If a list of known species are used, then right most word is dropped until the text matches a known name. This discards any description (and strain level information if the list is only to species level).

If there is no match to the provided names, heuristics are used but this defaults to the first two words.

Dividing the species name into genus, species, strain etc is not handled here.

thapbi_pict.db_import.parse_ncbi_taxid_entry(text: str, know_species: list[str] | None = None) tuple[int, str]

Find any NCBI taxid as a pattern in the text.

Returns a two-tuple of taxid (zero if not found), and an empty string (use the taxonomy table in the DB to get the genus-species).

Uses a regular expression based on taxid=<digits>, and only considers the first match:

>>> parse_ncbi_taxid_entry("HQ013219 Phytophthora arenaria [taxid=]")
(0, '')
>>> parse_ncbi_taxid_entry("HQ013219 Phytophthora arenaria [taxid=123] [taxid=456]")
(123, '')
thapbi_pict.db_import.parse_obitools_fasta_entry(text: str, known_species: list[str] | None = None) tuple[int, str]

Parse species from the OBITools extended FASTA header.

See https://pythonhosted.org/OBITools/attributes.html which explains that OBITools splits the FASTA line into identifier, zero or more key=value; entries, and a free text description.

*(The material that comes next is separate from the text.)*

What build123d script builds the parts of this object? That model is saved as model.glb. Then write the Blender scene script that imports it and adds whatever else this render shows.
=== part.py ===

We are specifically interested in the species_name, genus_name (used if species_name is missing), and taxid.

>>> entry = "AP009202 species_name=Abalistes stellaris; taxid=392897; ..."
>>> parse_obitools_fasta_entry(entry)
(392897, 'Abalistes stellaris')

Note this will not try to parse any key=value entries embedded in the first word (which taken as the identifier).

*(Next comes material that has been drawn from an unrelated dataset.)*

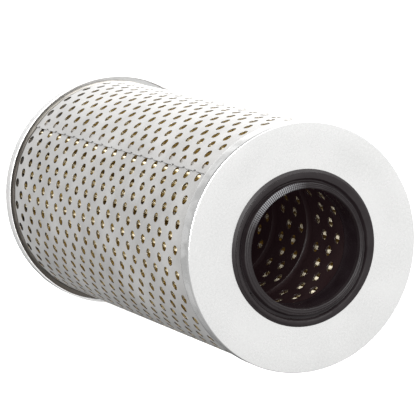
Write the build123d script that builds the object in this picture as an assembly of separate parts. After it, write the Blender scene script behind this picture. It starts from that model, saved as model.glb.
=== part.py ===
from build123d import *
from math import cos, degrees, pi, radians, sin
import os

# Pleated filter element: a paper pleat pack round a beaded, perforated core tube, inside a
# perforated wrap with a lap seam, potted between two pressed steel end caps. The open end holds a
# rubber seal, the other end is closed. Millimetres, +Z along the axis. The origin is the centre of
# the closed cap's outer face, and angles run from +X towards +Y.

# Caps
element_height = 250.0  # from the outer face of one cap to the outer face of the other
open_cap_diameter = 130.0
open_skirt_depth = 10.7
closed_channel_width = 3.0  # from the wrap to the inside of the closed cap's skirt
closed_skirt_depth = 6.4
cap_sheet = 0.8
cap_corner = 1.2

# Adhesive that bonds the pack to the caps
potting_depth = 3.0
potting_clearance = 0.05
potting_squeeze = 0.3  # bead of adhesive beyond the wrap and inside the tube, in the closed cap
potting_sides = 20

# Perforated wrap, one sheet rolled in narrow flats, its edges lapped
wrap_sheet = 0.6
wrap_clearance = 0.1  # wrap to the open cap's skirt
wrap_flats = 48
wrap_hole_diameter = 5.0
wrap_rings = 10  # rings of holes, staggered
wrap_row_step = 4  # flats from one hole of a ring to the next
wrap_edge_margin = 12.0
seam_angle = -19.0  # edge of the outer layer, which laps over one flat
lap_gap = 0.08
joggle_distance = 2.0  # from the seam's edge to the bend of the under layer

# Core tube, rolled in narrow flats
tube_bore_diameter = 73.6
tube_wall = 0.8
tube_flats = 30
tube_sections = 5
top_section_depth = 44.4  # from the open cap's face to the middle of the top section
bottom_section_height = 39.2  # from the closed cap's face to the middle of the bottom section
bead_height = 2.2
bead_width = 9.6
tube_hole_diameter = 5.6
tube_row_step = 6  # flats from one hole of a ring to the next
tube_row_angle = 172.0

# Pleated paper and the clip that closes it
pleat_count = 60
paper_thickness = 0.8
pack_outer_clearance = 0.4  # paper to the inner layer of the lap
pack_inner_clearance = 0.3  # paper to the crests of the beads
clip_angle = 120.0
clip_sheet = 0.4
clip_depth = 7.0
clip_clearance = 0.05
paper_edge_gap = 0.1

# Rubber seal in the open cap
seal_sleeve_wall = 5.4
seal_flange_overhang = 4.4  # beyond the sleeve
seal_flange_height = 2.5
seal_lip_height = 3.0
seal_groove_floor = 1.2
seal_groove_offset = 0.3  # middle of the groove, outside the sleeve
seal_groove_half_width = 0.9
seal_edge = 1.0
seal_sleeve_depth = 14.0
seal_sleeve_clearance = 0.3  # seal's sleeve to the bore of the core tube

# Radii, levels and pitches that follow
section_pitch = (element_height - top_section_depth - bottom_section_height) / (tube_sections - 1)
open_cap_radius = open_cap_diameter / 2
wrap_radius = open_cap_radius - cap_sheet - wrap_clearance
closed_cap_radius = wrap_radius + closed_channel_width + cap_sheet
wrap_bore_radius = (wrap_radius - 2 * wrap_sheet - lap_gap) * cos(pi / wrap_flats)
tube_bore_radius = tube_bore_diameter / 2
tube_radius = tube_bore_radius + tube_wall
tube_corner_radius = tube_radius / cos(pi / tube_flats)
pack_radius = wrap_bore_radius - pack_outer_clearance
pack_bore_radius = tube_corner_radius + bead_height + pack_inner_clearance
pack_bottom = cap_sheet + potting_depth
pack_top = element_height - cap_sheet - potting_depth
tube_top = element_height - cap_sheet
seal_sleeve_radius = tube_bore_radius - seal_sleeve_clearance


def turned(*outline):
    """Solid of revolution round Z, from an outline of (radius, height) points."""
    return revolve(Plane.XZ * make_face(Polyline(*outline, close=True)), Axis.Z)


def punch(diameter, angle, radius, height, reach):
    """Diamond cutter through a round wall, on a radial line at the given angle and height."""
    outward = Vector(cos(radians(angle)), sin(radians(angle)), 0)
    start = outward * (radius - reach) + Vector(0, 0, height)
    seat = Plane(origin=start, x_dir=(0, 0, 1), z_dir=outward)
    return seat * extrude(RegularPolygon(diameter / 2, 4), amount=2 * reach)


def polar(radius, angle, aside=0.0):
    """Point at a radius and an angle in degrees, moved aside by a distance along the circle."""
    turn = radians(angle) + aside / radius
    return (radius * cos(turn), radius * sin(turn))


def open_end_cap():
    face = element_height
    rim = face - open_skirt_depth
    inside = open_cap_radius - cap_sheet
    return turned(
        (seal_sleeve_radius, face),
        (open_cap_radius - cap_corner, face),
        (open_cap_radius, face - cap_corner),
        (open_cap_radius, rim),
        (inside, rim),
        (inside, face - cap_sheet),
        (seal_sleeve_radius, face - cap_sheet),
    )


def closed_end_cap():
    inside = closed_cap_radius - cap_sheet
    return turned(
        (0, 0),
        (closed_cap_radius - cap_corner, 0),
        (closed_cap_radius, cap_corner),
        (closed_cap_radius, closed_skirt_depth),
        (inside, closed_skirt_depth),
        (inside, cap_sheet),
        (0, cap_sheet),
    )


def open_end_potting():
    outer = open_cap_radius - cap_sheet - potting_clearance
    core_turn = tube_row_angle + 180 / tube_flats
    ring = RegularPolygon(outer, potting_sides)
    ring -= RegularPolygon(tube_corner_radius + potting_clearance, tube_flats, rotation=core_turn)
    return Pos(0, 0, pack_top) * extrude(ring, amount=potting_depth)


def closed_end_potting():
    """Ring of adhesive that the wrap, the pack and the tube stand in; the cap shows on both sides."""
    outer = (wrap_radius + potting_squeeze) / cos(pi / potting_sides)
    ring = RegularPolygon(outer, potting_sides)
    ring -= RegularPolygon(tube_bore_radius - potting_squeeze, potting_sides)
    return Pos(0, 0, cap_sheet) * extrude(ring, amount=potting_depth)


def wrap_sheet_section():
    """Section of the rolled sheet: the under layer, a joggle out, then the flats of the outer layer."""
    flat = 360 / wrap_flats
    joggle = degrees(joggle_distance / wrap_radius)
    under_radius = wrap_radius - wrap_sheet - lap_gap
    under_angles = [seam_angle - flat, seam_angle, seam_angle + joggle]
    outer_angles = [seam_angle + flat * corner for corner in range(2, wrap_flats + 1)]
    outside = [polar(under_radius, angle) for angle in under_angles]
    outside += [polar(wrap_radius, angle) for angle in outer_angles]
    inside = [polar(under_radius - wrap_sheet, angle) for angle in under_angles]
    inside += [polar(wrap_radius - wrap_sheet, angle) for angle in outer_angles]
    return make_face(Polyline(*outside, *reversed(inside), close=True))


def outer_wrap():
    height = pack_top - pack_bottom
    body = Pos(0, 0, pack_bottom) * extrude(wrap_sheet_section(), amount=height)
    ring_pitch = (height - 2 * wrap_edge_margin) / (wrap_rings - 1)
    flat = 360 / wrap_flats
    punches = []
    for ring in range(wrap_rings):
        level = pack_bottom + wrap_edge_margin + ring * ring_pitch
        first_row = 2 + (ring % 2) * wrap_row_step // 2
        for row in range(first_row, wrap_flats - 1, wrap_row_step):
            angle = seam_angle + flat * (row + 0.5)
            punches.append(punch(wrap_hole_diameter, angle, wrap_radius, level, 2 * wrap_sheet))
    return body - punches


def tube_wall_line(radius):
    """Line of the tube's wall from bottom to top, bulging outwards at each rolled bead."""
    points = [(radius, pack_bottom)]
    for joint in range(tube_sections - 1):
        middle = bottom_section_height + (joint + 0.5) * section_pitch
        points += [
            (radius, middle - bead_width / 2),
            (radius + bead_height, middle),
            (radius, middle + bead_width / 2),
        ]
    return points + [(radius, tube_top)]


def center_tube():
    outline = tube_wall_line(tube_radius) + tube_wall_line(tube_bore_radius)[::-1]
    wall = Plane.XZ * make_face(Polyline(*outline, close=True))
    half_flat = 180 / tube_flats
    corners = [polar(tube_corner_radius, half_flat * (2 * flat + 1)) for flat in range(tube_flats)]
    round_path = Polyline((tube_radius, 0), *corners, (tube_radius, 0))
    body = Rot(0, 0, tube_row_angle) * sweep(wall, path=round_path, transition=Transition.RIGHT)
    punches = []
    for section in range(tube_sections):
        middle = bottom_section_height + section * section_pitch
        first_row = (section % 2) * tube_row_step // 2
        for row in range(first_row, tube_flats, tube_row_step):
            angle = tube_row_angle + row * 360 / tube_flats
            punches.append(punch(tube_hole_diameter, angle, tube_radius, middle, 2 * tube_wall))
    return body - punches


def pleat_nose(radius, pleat):
    """The two corners on the outside of a fold, at a pleat number that may end in a half."""
    angle = clip_angle + 360 * pleat / pleat_count
    return [polar(radius, angle, -paper_thickness), polar(radius, angle, paper_thickness)]


def pleat_crease(radius, pleat):
    """The corner on the inside of a fold, pressed shut."""
    return [polar(radius, clip_angle + 360 * pleat / pleat_count)]


def pleated_media():
    """One band of paper folded in and out, whose two edges lie side by side in the clip."""
    edge = pack_radius - clip_sheet - clip_clearance
    edge_foot = edge - clip_depth
    near_side = paper_edge_gap / 2
    far_side = near_side + paper_thickness
    outside = [polar(edge, clip_angle, far_side), polar(edge_foot, clip_angle, far_side)]
    inside = [polar(edge, clip_angle, near_side), polar(edge_foot, clip_angle, near_side)]
    for pleat in range(pleat_count):
        if pleat:
            outside += pleat_nose(pack_radius, pleat)
            inside += pleat_crease(pack_radius - paper_thickness, pleat)
        outside += pleat_crease(pack_bore_radius + paper_thickness, pleat + 0.5)
        inside += pleat_nose(pack_bore_radius, pleat + 0.5)
    outside += [polar(edge_foot, clip_angle, -far_side), polar(edge, clip_angle, -far_side)]
    inside += [polar(edge_foot, clip_angle, -near_side), polar(edge, clip_angle, -near_side)]
    band = make_face(Polyline(*outside, *reversed(inside), close=True))
    return Pos(0, 0, pack_bottom) * extrude(band, amount=pack_top - pack_bottom)


def seam_clip():
    """Folded strip over the two edges of the paper, open towards the axis."""
    slot = paper_edge_gap + 2 * paper_thickness + 2 * clip_clearance
    top = pack_radius
    middle = top - (clip_depth + clip_sheet) / 2
    channel = Pos(middle, 0) * Rectangle(clip_depth + clip_sheet, slot + 2 * clip_sheet)
    channel -= Pos(middle - clip_sheet, 0) * Rectangle(clip_depth + clip_sheet, slot)
    strip = extrude(channel, amount=pack_top - pack_bottom)
    return Rot(0, 0, clip_angle) * Pos(0, 0, pack_bottom) * strip


def rubber_seal():
    """Bush pressed into the cap's hole: a grooved face outside and a sleeve down the tube."""
    face = element_height
    sleeve = seal_sleeve_radius
    bore = sleeve - seal_sleeve_wall
    flange = sleeve + seal_flange_overhang
    groove = sleeve + seal_groove_offset
    return turned(
        (bore, face - seal_sleeve_depth),
        (sleeve, face - seal_sleeve_depth),
        (sleeve, face),
        (flange, face),
        (flange - seal_edge, face + seal_flange_height),
        (groove + seal_groove_half_width, face + seal_flange_height),
        (groove, face + seal_groove_floor),
        (groove - seal_groove_half_width, face + seal_lip_height),
        (bore, face + seal_lip_height),
    )


pieces = {
    "open_end_cap": open_end_cap(),
    "closed_end_cap": closed_end_cap(),
    "open_end_potting": open_end_potting(),
    "closed_end_potting": closed_end_potting(),
    "outer_wrap": outer_wrap(),
    "center_tube": center_tube(),
    "pleated_media": pleated_media(),
    "seam_clip": seam_clip(),
    "rubber_seal": rubber_seal(),
}

os.makedirs("parts", exist_ok=True)
for name, piece in pieces.items():
    export_step(piece, f"parts/{name}.step")
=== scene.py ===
import math
import random

import bmesh
import bpy
import numpy as np
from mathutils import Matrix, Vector, noise


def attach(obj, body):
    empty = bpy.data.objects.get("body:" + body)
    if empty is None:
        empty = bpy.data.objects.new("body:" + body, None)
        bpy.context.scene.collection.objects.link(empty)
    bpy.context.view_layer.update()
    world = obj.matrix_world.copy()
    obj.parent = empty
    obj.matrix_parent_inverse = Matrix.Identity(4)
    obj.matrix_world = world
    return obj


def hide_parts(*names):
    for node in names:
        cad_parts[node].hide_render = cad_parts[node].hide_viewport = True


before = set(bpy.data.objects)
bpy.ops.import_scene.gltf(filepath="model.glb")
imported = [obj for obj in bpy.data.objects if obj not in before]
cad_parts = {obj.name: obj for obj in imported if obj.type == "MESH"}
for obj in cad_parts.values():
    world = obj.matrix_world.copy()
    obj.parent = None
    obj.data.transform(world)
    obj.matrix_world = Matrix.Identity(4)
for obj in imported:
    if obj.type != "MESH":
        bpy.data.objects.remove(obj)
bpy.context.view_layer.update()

random.seed(7)
MM = 0.001

# Sizes in millimetres and angles in degrees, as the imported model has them
FACE = 250.0
PACK_BOTTOM = 3.8
PACK_TOP = 246.2
CAP_SHEET = 0.8
OPEN_CAP_R = 65.0
OPEN_CAP_HOLE_R = 36.5
OPEN_SKIRT = 10.7
CLOSED_CAP_R = 67.9
CLOSED_SKIRT = 6.4
WRAP_R = 64.1
WRAP_SHEET = 0.6
LAP_GAP = 0.08
SEAM = -19.0
TUBE_BORE_R = 36.8
TUBE_WALL = 0.8
TUBE_R = TUBE_BORE_R + TUBE_WALL
TUBE_TOP = 249.2
SEAL_BORE_R = 31.1


# Helpers for places and meshes


def polar(radius, angle, z):
    turn = math.radians(angle)
    return (radius * math.cos(turn), radius * math.sin(turn), z)


def smoothstep(x, lo, hi):
    t = min(1.0, max(0.0, (x - lo) / (hi - lo)))
    return t * t * (3 - 2 * t)


def round_noise(angle, scale, third):
    """Smooth noise that meets itself after a full turn."""
    turn = math.radians(angle)
    return noise.noise(Vector((math.cos(turn) * scale, math.sin(turn) * scale, third)))


def arc(centre, radius, start, end, count):
    turns = [math.radians(start + (end - start) * i / count) for i in range(count + 1)]
    return [(centre[0] + radius * math.cos(turn), centre[1] + radius * math.sin(turn)) for turn in turns]


def build(name, verts, faces, node, mat, normals=None):
    """A mesh piece in the row frame, from points in millimetres."""
    mesh = bpy.data.meshes.new(name)
    mesh.from_pydata([tuple(c * MM for c in v) for v in verts], [], faces)
    mesh.polygons.foreach_set("use_smooth", [True] * len(mesh.polygons))
    mesh.update()
    if normals is not None:
        mesh.normals_split_custom_set_from_vertices(normals)
    mesh.materials.append(mat)
    obj = bpy.data.objects.new(name, mesh)
    bpy.context.scene.collection.objects.link(obj)
    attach(obj, "root")
    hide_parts(node)
    return obj


def add_values(obj, name, values):
    """One number for each point of a mesh, for its material to read."""
    layer = obj.data.attributes.new(name, "FLOAT", "POINT")
    layer.data.foreach_set("value", values)


def join(outer, inner, faces):
    """Quads between two closed rings of as many points."""
    count = len(outer)
    for m in range(count):
        q = (m + 1) % count
        faces.append((outer[m], outer[q], inner[q], inner[m]))


class Points:
    """Points with their normals, each made once and shared by the faces that meet in it."""

    def __init__(self):
        self.index = {}
        self.places = []
        self.normals = []

    def add(self, key, place, normal):
        if key not in self.index:
            self.index[key] = len(self.places)
            self.places.append(place)
            self.normals.append(normal)
        return self.index[key]


# Helpers for materials, which measure places in metres


def grey(level):
    return (level, level, level)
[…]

thapbi_pict.db_import.parse_sintax_fasta_entry(text: str, known_species: list[str] | None = None) tuple[int, str]

Extract the species from SINTAX taxonomy annotation.

See https://drive5.com/usearch/manual/tax_annot.html which defines this taxonomy annotation convention as used in USEARCH and VSEARCH. The tax=names field is separated from other fields in the FASTA description line by semi-colons, for example:

>>> entry = "X80725_S000004313;tax=d:...,g:Escherichia/Shigella,s:Escherichia_coli"
>>> parse_sintax_fasta_entry(entry)
(0, 'Escherichia coli')

If there is no species entry (prefix s:) then the genus is returned (prefix g:), else the empty string:

>>> parse_sintax_fasta_entry("AB008314;tax=d:...,g:Streptococcus;")
(0, 'Streptococcus')

If the species entry is missing the genus information (which may happen depending how the file was generated), that is inferred heuristically:

>>> entry = "X80725_S000004313;tax=d:...,g:Escherichia,s:coli"
>>> parse_sintax_fasta_entry(entry)
(0, 'Escherichia coli')

This can be unclear:

>>> entry = ">X80725_S000004313;tax=d:...,g:Escherichia/Shigella,s:Escherichia_coli"
>>> parse_sintax_fasta_entry(entry)
(0, 'Escherichia coli')